**DATA SHOWN**
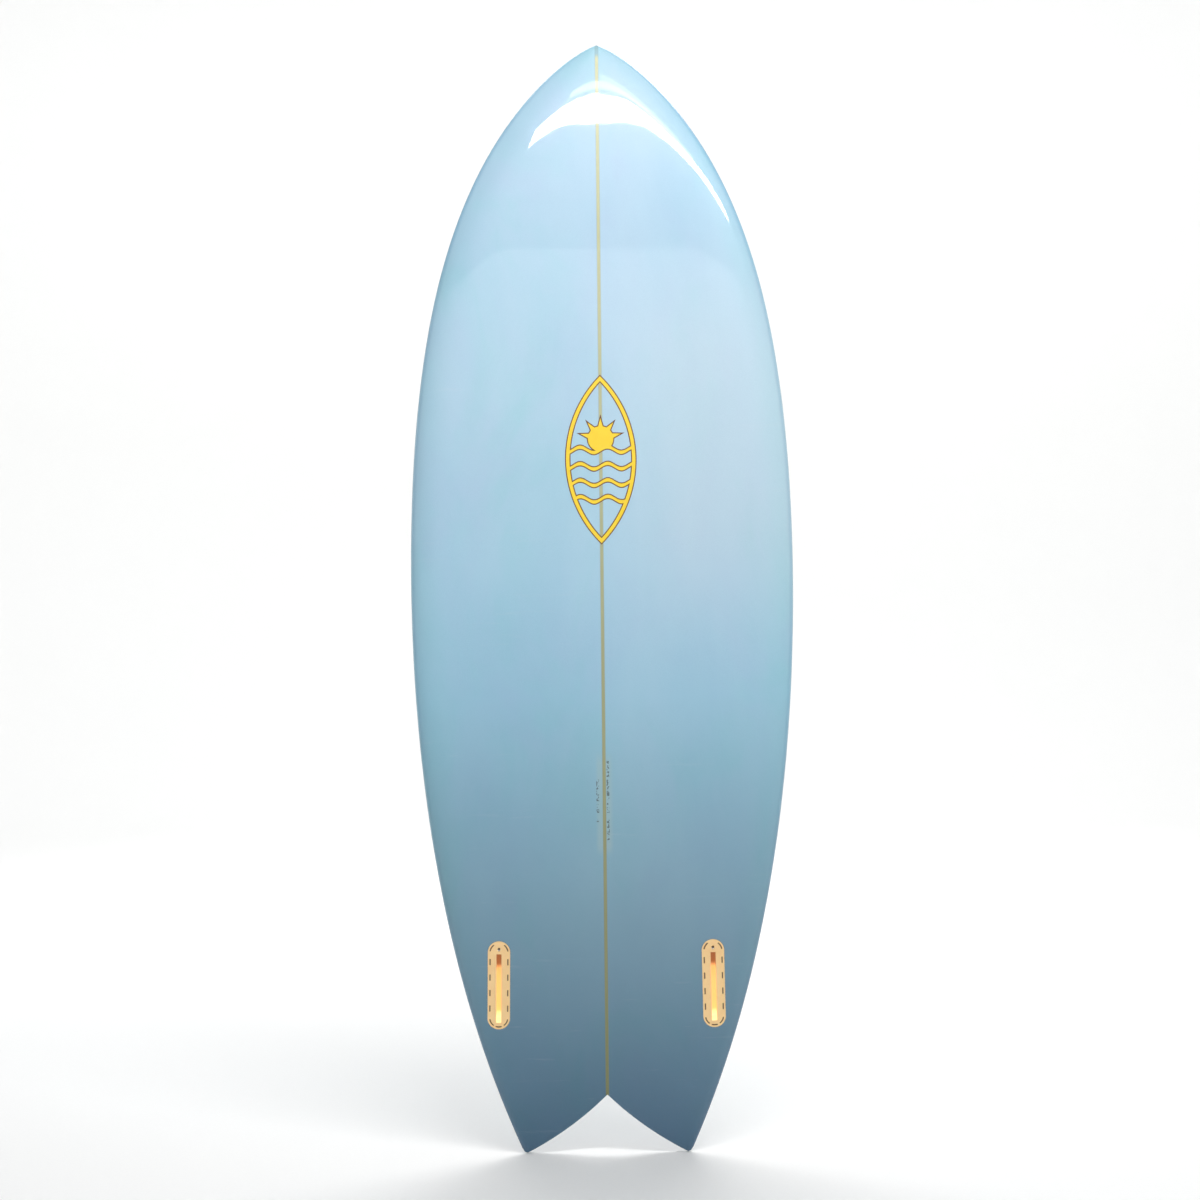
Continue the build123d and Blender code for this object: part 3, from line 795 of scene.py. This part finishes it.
def cream(name, place=None):
    """Cream moulded plastic.

    place is a fin box's centre and directions, for its slot and for the painted shade in its slits and screw
    hole.
    """
    m = Nodes(name)
    blotch = m.noise((1, 1, 1), 55.0, detail=4, roughness=0.6)
    colour = m.mix(m.remap(blotch, 0.3, 0.8, 0, 0.6), srgb(254, 215, 154), srgb(250, 203, 141))
    speck = m.noise((1, 1, 1), 700.0, detail=2, roughness=0.7)
    colour = m.mix(m.remap(speck, 0.62, 0.75, 0, 0.35), colour, srgb(214, 160, 104))
    if place:
        centre, *axes = place

        def along(axis):
            dot = m.add("ShaderNodeVectorMath")
            dot.operation = "DOT_PRODUCT"
            m.link(m.coords, dot.inputs[0])
            dot.inputs[1].default_value = axis
            return m.math("SUBTRACT", dot.outputs["Value"], centre.dot(axis) * MM)

        across, forward, out = (along(axis) for axis in axes)
        beside = m.math("ABSOLUTE", across)
        deep = m.remap(out, *RECESS, 1, 0)
        in_slot = m.math("LESS_THAN", beside, SLOT_HALF)
        in_slot = m.math("MULTIPLY", in_slot, m.math("LESS_THAN", forward, SLOT_FRONT))
        in_slot = m.math("MULTIPLY", in_slot, m.math("GREATER_THAN", forward, SLOT_REAR))
        # painted shade: recesses outside the slot, the slits and the screw hole, turn dark brown
        recess_shade = m.math("MULTIPLY", deep, m.math("SUBTRACT", 1.0, in_slot))
        colour = m.mix(m.math("MULTIPLY", recess_shade, 0.88), colour, srgb(112, 80, 62))
        # painted light and shadow in the slot: lighter at the rising end, a painted shadow at the shaded end
        floor = m.mix(m.remap(forward, *RAMP), srgb(255, 240, 190), srgb(255, 214, 146))
        floor = m.mix(m.remap(forward, *SHADED), floor, srgb(188, 126, 72))
        in_slot = m.math("MULTIPLY", deep, in_slot)
        colour = m.mix(in_slot, colour, floor)
        # painted light: the slot glows, standing in for light that falls into it and comes through the plastic
        m.set(Emission_Color=floor, Emission_Strength=m.math("MULTIPLY", in_slot, SLOT_GLOW))
    m.set(Base_Color=colour, Roughness=m.remap(blotch, 0.3, 0.7, 0.34, 0.5))
    m.set(Coat_Weight=0.25, Coat_Roughness=0.2)
    m.bump(speck, 0.15, 0.0002)
    return m.material


def steel(name):
    m = Nodes(name)
    brushed = m.noise((60, 900, 60), 4.0, detail=4, roughness=0.7)
    colour = m.mix(brushed, srgb(128, 118, 106), srgb(176, 168, 156))
    m.set(Base_Color=colour, Metallic=1.0, Roughness=m.remap(brushed, 0.2, 0.8, 0.26, 0.44))
    m.bump(brushed, 0.1, 0.0001)
    return m.material


def foam(name):
    m = Nodes(name)
    cells = m.add("ShaderNodeTexVoronoi")
    m.link(m.coords, cells.inputs["Vector"])
    cells.inputs["Scale"].default_value = 900.0
    age = m.noise((1, 1, 1), 8.0, detail=4)
    colour = m.mix(age, srgb(240, 236, 216), srgb(232, 224, 194))
    m.set(Base_Color=colour, Roughness=0.9)
    m.bump(cells.outputs["Distance"], 0.5, 0.0004)
    return m.material


def wood(name):
    m = Nodes(name)
    grain = m.noise((300, 40, 3), 6.0, detail=6, roughness=0.7, distortion=0.3)
    colour = m.mix(grain, srgb(150, 118, 74), srgb(208, 178, 128))
    m.set(Base_Color=colour, Roughness=m.remap(grain, 0.2, 0.8, 0.5, 0.75))
    m.bump(grain, 0.3, 0.0003)
    return m.material


def clear_cloth(name, base, other):
    m = Nodes(name)
    weave = m.noise((1, 1, 1), 1200.0, detail=1)
    haze = m.noise((1, 1, 1), 18.0, detail=4)
    colour = m.mix(haze, base, other)
    colour = m.mix(m.remap(weave, 0.35, 0.65, 0, 0.2), colour, srgb(240, 244, 240))
    m.set(Base_Color=colour, Roughness=m.remap(weave, 0.2, 0.8, 0.25, 0.4), Coat_Weight=0.5, Coat_Roughness=0.1)
    m.bump(weave, 0.2, 0.0001)
    return m.material


def ink(name, base, other):
    m = Nodes(name)
    mottle = m.noise((1, 1, 1), 90.0, detail=4, roughness=0.6)
    m.set(Base_Color=m.mix(mottle, base, other), Roughness=0.35, Specular_IOR_Level=0.3)
    m.set(Coat_Weight=1.0, Coat_Roughness=0.035, Coat_IOR=1.5)
    ripple = m.noise((1, 1, 0.6), 26.0, detail=2)
    m.bump(ripple, 0.25, 0.0004, coat=True)
    return m.material


def glue(name):
    m = Nodes(name)
    haze = m.noise((1, 1, 1), 40.0, detail=4)
    m.set(Base_Color=m.mix(haze, srgb(214, 206, 170), srgb(190, 180, 140)), Roughness=0.5)
    m.bump(haze, 0.2, 0.0002)
    return m.material


def cover(node_or_piece, material):
    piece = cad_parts[node_or_piece] if isinstance(node_or_piece, str) else node_or_piece
    piece.data.materials.clear()
    piece.data.materials.append(material)


blue_bottom = resin("blue_resin_bottom", deck=False)
blue_deck = resin("blue_resin_deck", deck=True)
cream_plastic = cream("cream_plastic")
stainless = steel("stainless")
cover(bottom_skin, blue_bottom)
cover(deck_skin, blue_deck)
for side, sign in (("left", -1), ("right", 1)):
    cover(f"foam_core_{side}", foam(f"foam_{side}"))
    cover(f"glue_line_{side}", glue(f"glue_{side}"))
    cover(f"fin_box_{side}", cream(f"fin_box_plastic_{side}", fin_place(sign)))
    cover(f"fin_screw_{side}", stainless)
    cover(f"fin_patch_{side}", clear_cloth(f"fin_cloth_{side}", srgb(206, 222, 220), srgb(190, 210, 212)))
    cover(f"fin_box_bed_{side}", clear_cloth(f"box_resin_{side}", srgb(96, 124, 140), srgb(84, 112, 128)))
cover("stringer", wood("stringer_wood"))
cover("deck_patch", clear_cloth("deck_cloth", srgb(206, 222, 220), srgb(190, 210, 212)))
cover("tail_patch", clear_cloth("tail_cloth", srgb(206, 222, 220), srgb(190, 210, 212)))
cover("leash_cup", cream_plastic)
cover("leash_bar", stainless)
cover("leash_cup_bed", clear_cloth("plug_resin", srgb(120, 152, 170), srgb(104, 138, 156)))
yellow_print = ink("yellow_print", srgb(255, 220, 42), srgb(250, 208, 34))
cover("logo_decal", yellow_print)
cover(badge_fill, yellow_print)
cover(badge_edge, ink("brown_print", srgb(116, 62, 34), srgb(98, 50, 30)))

for piece, nodes, slot in (
    (bottom_skin, ("bottom_laminate",), "blue_resin"),
    (deck_skin, ("deck_laminate",), "blue_resin"),
    (badge_fill, ("logo_decal",), "yellow_print"),
    (badge_edge, (), "yellow_print"),
):
    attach(piece, "board")
    if nodes:
        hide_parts(*nodes)

for name in ("fin_box_left", "fin_box_right", "leash_cup"):
    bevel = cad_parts[name].modifiers.new("soft_edges", "BEVEL")
    bevel.width = 0.0003
    bevel.segments = 2
    bevel.limit_method = "ANGLE"
    bevel.angle_limit = math.radians(40)
    bevel.use_clamp_overlap = True

# ---------------------------------------------------------------- stage, light and camera


def studio_room():
    """A pale round floor that turns up into a wall all round, well outside every camera."""
    profile = [(0.25 * k, 0.0) for k in range(1, 19)]
    profile += [(4.5 + 1.6 * math.sin(a), 1.6 - 1.6 * math.cos(a)) for a in np.linspace(0, math.pi / 2, 17)[1:]]
    profile += [(6.1, 3.0), (6.1, 4.6)]
    turns = 96
    verts = [(0, 0, -0.0006)]
    for radius, z in profile:
        for k in range(turns):
            a = 2 * math.pi * k / turns
            verts.append((radius * math.cos(a), radius * math.sin(a), z - 0.0006))
    faces = [(0, 1 + k, 1 + (k + 1) % turns) for k in range(turns)]
    for row in range(len(profile) - 1):
        for k in range(turns):
            a, b = 1 + row * turns + k, 1 + row * turns + (k + 1) % turns
            faces.append((a, a + turns, b + turns, b))
    sheet = new_object("floor_and_wall", verts, faces, scale=1.0)
    smooth(sheet)
    m = Nodes("studio_paper")
    fibre = m.noise((1, 1, 1), 240.0, detail=3)
    paper = m.mix(fibre, (0.80, 0.80, 0.79, 1), (0.84, 0.84, 0.83, 1))
    m.set(Base_Color=paper, Roughness=0.9, Specular_IOR_Level=0.1)
    cover(sheet, m.material)


studio_room()


def area_light(name, place, target, size, power):
    data = bpy.data.lights.new(name, "AREA")
    data.shape = "RECTANGLE"
    data.size, data.size_y = size
    data.energy = power
    lamp = bpy.data.objects.new(name, data)
    bpy.context.scene.collection.objects.link(lamp)
    lamp.location = place
    direction = Vector(target) - Vector(place)
    lamp.rotation_euler = direction.to_track_quat("-Z", "Y").to_euler()


area_light("key_strip", (0.66, -1.56, 3.075), (0.5, 0.0, 1.35), (2.10, 0.13), 50)
area_light("glow_near", (0.42, -1.56, 3.205), (0.3, 0.0, 1.40), (1.10, 0.045), 1.1)
area_light("glow_far", (0.42, -1.56, 3.270), (0.3, 0.0, 1.40), (0.8, 0.05), 0.4)
area_light("back_wash", (0, 1.9, 4.3), (0, 4.6, 0.2), (4.5, 1.6), 190)
area_light("front_wash", (0, -3.6, 4.6), (0, -6.0, 3.4), (4.0, 0.8), 110)
area_light("deck_light", (0.8, 3.0, 3.6), (0, 0.3, 0.8), (1.6, 1.0), 26)

world = bpy.data.worlds.new("studio")
world.use_nodes = True
world.node_tree.nodes["Background"].inputs["Color"].default_value = (0.90, 0.93, 1.0, 1)
world.node_tree.nodes["Background"].inputs["Strength"].default_value = 0.28
bpy.context.scene.world = world
bpy.context.scene.view_settings.view_transform = "Standard"

camera_data = bpy.data.cameras.new("camera")
camera_data.sensor_width = 36.0
camera_data.lens = 62.03
camera = bpy.data.objects.new("camera", camera_data)
bpy.context.scene.collection.objects.link(camera)
camera.location = (-0.0033, -3.0605, 0.8156)
camera.rotation_euler = (math.pi / 2, math.radians(0.605), 0)
bpy.context.scene.camera = camera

**EXERCISE DESCRIPTION**
Extract, from the listing above, every line where the string "scene" occurs.

**CORRECT OUTPUT**
Continue the build123d and Blender code for this object: part 3, from line 795 of scene.py. This part finishes it.
    bpy.context.scene.collection.objects.link(lamp)
bpy.context.scene.world = world
bpy.context.scene.view_settings.view_transform = "Standard"
bpy.context.scene.collection.objects.link(camera)
bpy.context.scene.camera = camera